FASB ASU 2016-07, Investments—Equity Method and Joint Ventures (Topic 323), The amendments in this update eliminate the requirement that when an investment qualifies for use of the equity method due to an increase in level of ownership or influence, an investor must adjust the investment, results of operations, and retained earnings retroactively on a step-by step basis as if the equity method had been in effect during all previous periods that the investment had been held. For public business entities, the amendments in this update are effective for financial statements issued for fiscal years beginning after December 15, 2016, and interim periods within those fiscal years. Early adoption is permitted. The amendments should be applied prospectively upon their effective date to increases in the level of ownership interest or degree of influence that result in the adoption of the equity method. The Corporation is in process of assessing the potential impact the adoption of this guidance will have on its consolidated financial statements and related disclosures

FASB ASU 2016-06, Derivatives and Hedging (Topic 815), Contingent Put and Call Options in Debt Instruments. The amendments in this update clarify the requirements for assessing whether contingent call (put) options that can accelerate the payment of principal on debt instruments are clearly and closely related to their debt hosts. An entity performing the assessment under the amendments in this update is required to assess the
embedded call (put) options solely in accordance with the four-step decision sequence. For public business entities, the amendments in this update are effective for financial statements issued for fiscal years beginning after December 15, 2016, and interim periods within those fiscal years. An entity should apply the amendments in this update on a modified retrospective basis to existing debt instruments as of the beginning of the fiscal year for which the amendments are effective. Early adoption is permitted, including adoption in an interim period. If an entity early adopts the amendments in an interim period, any adjustments should be reflected as of the beginning of the fiscal year that includes that interim period. The Corporation is in process of assessing the potential impact the adoption of this guidance will have on its consolidated financial statements and related disclosures.

FASB ASU 2016-05, Derivatives and Hedging (Topic 815): Effect of Derivative Contract Novations on
Existing Hedge Accounting Relationships.
The amendments in ASU 2016-05 clarify that a change in the counterparty to a derivative instrument that has been designated as the hedging instrument under Topic 815 does not, in and of itself, require dedesignation of that hedging relationship provided that all other hedge accounting criteria (including those in paragraphs 815-20-35-14 through 35-18) continue to be met. For public business entities, the amendments in this update are effective for financial statements issued for fiscal years beginning after December 15, 2016, and interim periods within those fiscal years. Early adoption is permitted, including adoption in an interim period. The Corporation is in process of assessing the potential impact the adoption of this guidance will have on its consolidated financial statements and related disclosures.

FASB ASU 2016-02, Leases (Topic 842), The amendments in ASU 2016-02 increase transparency and comparability by requiring a lessee to recognize assets and liabilities for operating and capital leases with lease terms of more than 12 months.

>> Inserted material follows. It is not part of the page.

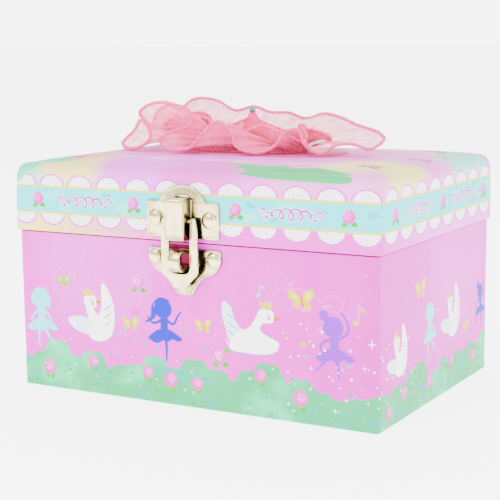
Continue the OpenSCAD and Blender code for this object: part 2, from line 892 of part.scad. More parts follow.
module stop_pad() {
  color("burlywood") box([-lid_inner_x + lining, -66.5], about(wire[1], -4, 4), [pad_z, ceiling - lining]);
}

// ---- net ruffle on the lid ----

module ruffle_base() {
  color("hotpink") translate([0, 4, lid_top]) linear_extrude(0.5) rounded_rect(70, 34, 16);
}

module lobe(points) {
  hull() for (p = points) translate(p) sphere(5, $fn = 20);
}

module tulle_ruffle() {
  color("pink") difference() {
    union() {
      lobe([[-54, -4, 92], [-36, -12, 92], [-40, 26, 93], [-34, 4, 104], [-12, -4, 97], [-10, 24, 97]]);
      lobe([[-14, -10, 92], [-6, 20, 97], [30, 0, 97], [22, 22, 100], [45, 14, 93], [36, 30, 93],
        [20, -10, 92]]);
    }
    box([-lx, lx], [-ly, ly], [lid_edge - 9, lid_top + 0.7]);
  }
}

module ruffle_bead() {
  color("darkcyan") translate([-3, 2, 104.1]) sphere(1.2);
}

front_board();
back_board();
left_board();
right_board();
floor_board();
case_wrap();
case_lining();
stage_board();
movement_partition();
compartment_divider();
ring_rolls();
stage_bushing();
latch_lower_plate();
latch_staple();
latch_lower_rivets();
hinge_base_leaves();
hinge_pins();
hinge_base_tacks();
bedplate();
front_cheek();
rear_cheek();
comb();
comb_screws();
governor_bracket();
spindle_bracket();
mounting_screws();
lid_front_board();
lid_back_board();
lid_left_board();
lid_right_board();
lid_top_board();
lid_padding();
lid_wrap();
lid_lining();
lid_mirror();
mirror_frame();
stop_pad();
ruffle_base();
tulle_ruffle();
ruffle_bead();
latch_upper_plate();
latch_upper_rivets();
hinge_lid_leaves();
hinge_lid_tacks();
hasp();
winding_arbor();
winding_key();
ratchet_wheel();
spring_barrel();
mainspring();
music_cylinder();
crown_wheel();
governor_wheel();
governor_fly();
dancer_spindle();
dancer_spring();
dancer_figure();
dancer_skirt();
stop_wire();
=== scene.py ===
"""Looks of a musical ballerina jewellery box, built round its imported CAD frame. Metres, front is -Y."""

import math
import random

import bmesh
import bpy
import numpy as np
from mathutils import Matrix, Vector, noise
from mathutils.geometry import delaunay_2d_cdt


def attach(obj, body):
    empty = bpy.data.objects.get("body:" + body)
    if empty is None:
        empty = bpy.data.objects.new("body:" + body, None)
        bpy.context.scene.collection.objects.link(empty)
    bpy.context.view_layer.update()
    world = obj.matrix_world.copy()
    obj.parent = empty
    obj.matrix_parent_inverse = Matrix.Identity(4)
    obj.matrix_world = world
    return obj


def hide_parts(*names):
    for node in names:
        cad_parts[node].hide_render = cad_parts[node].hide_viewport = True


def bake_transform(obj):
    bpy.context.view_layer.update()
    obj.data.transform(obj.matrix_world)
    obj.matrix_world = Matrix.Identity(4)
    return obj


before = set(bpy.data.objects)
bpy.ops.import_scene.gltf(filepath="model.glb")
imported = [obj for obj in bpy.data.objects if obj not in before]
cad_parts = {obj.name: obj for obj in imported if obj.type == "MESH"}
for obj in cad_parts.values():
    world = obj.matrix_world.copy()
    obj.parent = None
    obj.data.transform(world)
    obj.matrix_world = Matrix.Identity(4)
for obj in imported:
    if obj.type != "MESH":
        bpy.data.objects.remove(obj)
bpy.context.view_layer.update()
MM = 0.001
rng = random.Random(7)

# ---- sizes of the box in millimetres ----

BASE_X, BASE_Y, BASE_H = 75.0, 53.0, 60.0
LID_X, LID_Y, LID_Z = 76.0, 54.0, 60.6
LID_EDGE, LID_TOP = 86.0, 88.0
REACH = 4.0  # radius of the lid's upper edge, and how far a corner's part of the wrap reaches
CORNER = 1.5  # radius of the papered corners
PLATE, SOFT = 0.8, 0.22  # thickness of the latch plates and the rounding of their edges
FOLD = math.radians(60)  # how far the dancer lies back under the closed lid
PIVOT = Vector((-26, 4, 50))  # middle of the dancer's spring
SPINDLE_TOP = 45  # where her spring starts


# ---- materials ----


def linear(code):
    """Scene colour of a six-digit colour code."""
    parts = [int(code[i : i + 2], 16) / 255 for i in (0, 2, 4)]
    return [c / 12.92 if c <= 0.04045 else ((c + 0.055) / 1.055) ** 2.4 for c in parts]


def ink_colour(code):
    """Printing ink: the same hue with more pigment, because bright studio light washes colour out."""
    parts = linear(code)
    low, top = min(parts), max(parts)
    deep = top * (sum(parts) / 3 / top) ** 1.2
    return [deep * (c / top) ** (1.2 + 3.3 * (top - c) / max(top - low, 1e-6)) for c in parts]


class Look:
    """A procedural material, built node by node."""

    def __init__(self, name):
        self.mat = bpy.data.materials.new(name)
        self.mat.use_nodes = True
        self.tree = self.mat.node_tree
        self.bsdf = self.tree.nodes["Principled BSDF"]

    def feed(self, socket, value):
        """Links a socket to another one's output, or sets it to a plain value."""
        if isinstance(value, bpy.types.NodeSocket):
            self.tree.links.new(value, socket)
        else:
            socket.default_value = value

    def node(self, kind, settings=None, **inputs):
        made = self.tree.nodes.new("ShaderNode" + kind)
        for key, value in (settings or {}).items():
            setattr(made, key, value)
        for key, value in inputs.items():
            self.feed(made.inputs[key], value)
        return made

    def noise(self, scale, detail=4.0, rough=0.55):
        place = self.node("TexCoord").outputs["Object"]
        return self.node("TexNoise", Vector=place, Scale=scale, Detail=detail, Roughness=rough).outputs["Fac"]

    def ramp(self, fac, low, high, start=0.3, end=0.7):
        made = self.node("ValToRGB", Fac=fac)
        for stop, place, colour in zip(made.color_ramp.elements, (start, end), (low, high)):
            stop.position = place
            stop.color = (*colour, 1)
        return made.outputs["Color"]

    def span(self, fac, low, high):
        ends = {"From Min": 0.3, "From Max": 0.7, "To Min": low, "To Max": high}
        return self.node("MapRange", Value=fac, **ends).outputs["Result"]

    def product(self, a, b):
        made = self.node("Math", {"operation": "MULTIPLY"})
        self.feed(made.inputs[0], a)
        self.feed(made.inputs[1], b)
        return made.outputs[0]

    def bump(self, height, strength, depth=0.0002):
        made = self.node("Bump", Height=height, Strength=strength, Distance=depth)
        self.tree.links.new(made.outputs["Normal"], self.bsdf.inputs["Normal"])

    def put(self, **inputs):
        for key, value in inputs.items():
            self.feed(self.bsdf.inputs[key.replace("_", " ")], value)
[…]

Additional qualitative and quantitative requirements disclosures are required to provide additional information to better understand the amount, timing, and uncertainty of cash flows arising from leases. Lessor accounting will remain largely unchanged from current GAAP. For public business entities, the amendments in this update are effective for fiscal years beginning after December 15, 2018, including interim periods within those fiscal years. The Corporation is in process of assessing the potential impact the adoption of this guidance will have on its consolidated financial statements and related disclosures.

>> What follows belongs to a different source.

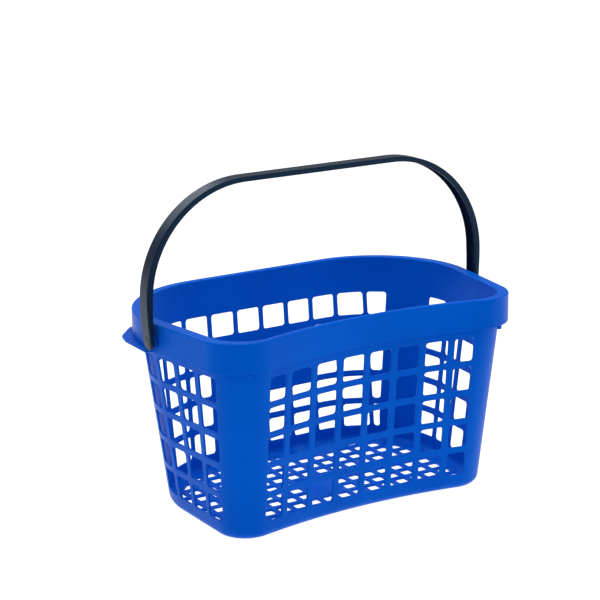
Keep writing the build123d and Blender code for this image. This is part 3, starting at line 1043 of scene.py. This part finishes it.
def pale_floor():
    """Add a wide, pale floor under the basket that glows a little less than white."""
    bpy.ops.mesh.primitive_plane_add(size=STUDIO_WIDTH, location=(0, 0, 0))
    plane = bpy.context.object
    plane.name = "studio_floor"
    material = bpy.data.materials.new("studio_floor")
    material.use_nodes = True
    shader = material.node_tree.nodes["Principled BSDF"]
    shader.inputs["Base Color"].default_value = (0.25, 0.25, 0.25, 1)
    shader.inputs["Roughness"].default_value = 0.9
    shader.inputs["Emission Color"].default_value = (1, 1, 1, 1)
    shader.inputs["Emission Strength"].default_value = 0.97
    plane.data.materials.append(material)


BASKET_MIDDLE = Vector((0, 0, 0.15))


def soft_light(name, position, size, power):
    """Add one large soft box that points at the basket."""
    data = bpy.data.lights.new(name, "AREA")
    data.shape = "RECTANGLE"
    data.size, data.size_y = size
    data.energy = power
    light = bpy.data.objects.new(name, data)
    light.location = position
    light.rotation_euler = (BASKET_MIDDLE - light.location).to_track_quat("-Z", "Y").to_euler()
    bpy.context.scene.collection.objects.link(light)


def lights():
    """Light the scene evenly: a bright surround and large soft boxes."""
    world = bpy.data.worlds.new("studio")
    world.use_nodes = True
    surround = world.node_tree.nodes["Background"]
    surround.inputs["Color"].default_value = (1, 1, 1, 1)
    surround.inputs["Strength"].default_value = 0.3
    bpy.context.scene.world = world
    soft_light("top_box", position=(0, 0, 2.2), size=(2.0, 2.0), power=36)
    soft_light("back_box", position=(-0.5, 2.3, 2.0), size=(2.6, 1.1), power=22)
    soft_light("front_left_box", position=(-1.6, -1.9, 1.3), size=(1.6, 1.6), power=2)
    soft_light("right_box", position=(2.2, -0.6, 1.0), size=(1.4, 1.4), power=12)


CAMERA_AZIMUTH = radians(-31.19)
CAMERA_DOWN = radians(15.23)
CAMERA_ROLL = radians(-0.90)
CAMERA_PLACE = Vector((-1.0248, -1.6590, 0.7599))
CAMERA_LENS = 104.2
CAMERA_SENSOR = 36.0


def camera():
    """Add the camera in front of the basket's hollowed side, to its left and above."""
    data = bpy.data.cameras.new("camera")
    data.lens = CAMERA_LENS
    data.sensor_width = CAMERA_SENSOR
    viewer = bpy.data.objects.new("camera", data)
    level = Matrix.Rotation(CAMERA_AZIMUTH, 4, "Z") @ Matrix.Rotation(pi / 2 - CAMERA_DOWN, 4, "X")
    turn = level @ Matrix.Rotation(CAMERA_ROLL, 4, "Z")
    viewer.matrix_world = Matrix.Translation(CAMERA_PLACE) @ turn
    bpy.context.scene.collection.objects.link(viewer)
    bpy.context.scene.camera = viewer


pale_floor()
lights()
camera()
bpy.context.scene.view_settings.view_transform = "Standard"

FASB ASU 2016-01, Financial Instruments-Overall (Subtopic 825-10): Recognition and Measurement of Financial Assets and Financial Liabilities. The amendments in this update supersede the guidance to classify equity securities with readily determinable fair values into different categories (that is, trading or available-for-sale) and require equity securities (including other ownership interests, such as partnerships, unincorporated joint ventures, and limited liability companies) to be measured at fair value with changes in the fair value recognized through net income. The amendments allow equity investments that do not have readily determinable fair values to be remeasured at fair value either upon the occurrence of an observable price change or upon identification of an impairment. The amendments also require enhanced disclosures about those investments. The amendments improve financial reporting by providing relevant information about an entity’s equity investments and reducing the number of items that are recognized in other comprehensive income. For public business entities, the amendments in this update are effective for fiscal years beginning after December 15, 2017, including interim periods within those fiscal years. The amendments should be applied by means of a cumulative-effect adjustment to the balance sheet as of the beginning of the fiscal year of adoption. The adoption of this guidance is not expected to have a material effect on the Corporation’s financial position or results of operations.

FASB ASU 2014-09, Revenue from Contracts with Customers. In May 2014, the FASB issued new accounting guidance that revises the criteria for determining when to recognize revenue from contracts with customers and expands disclosure requirements. The amendments in this update supersede virtually all existing GAAP revenue recognition guidance, including most industry-specific revenue recognition guidance. The core principle requires an entity to recognize revenue in a manner that depicts the transfer of goods or services to customers at an amount that reflects the consideration to which the entity expects to be entitled in exchange for those goods or services. ASU 2014-09 applies to contracts with customers to provide goods and services, with certain exclusions such as lease contracts, financing arrangements, and financial instruments. On July 9, 2015, the FASB decided to delay, by one year, the effective dates, permitting public entities to apply this guidance to annual reporting periods beginning after December 15, 2017, with early adoption permitted, but not before December 15, 2016. The amendments can be adopted using either the full retrospective approach or a modified retrospective approach. There are many aspects of this new accounting guidance that are still being interpreted, and the FASB has recently issued updates to certain aspects of the guidance as noted above. The Corporation is in process of assessing the potential impact the adoption of this guidance will have on its consolidated financial statements and related disclosures.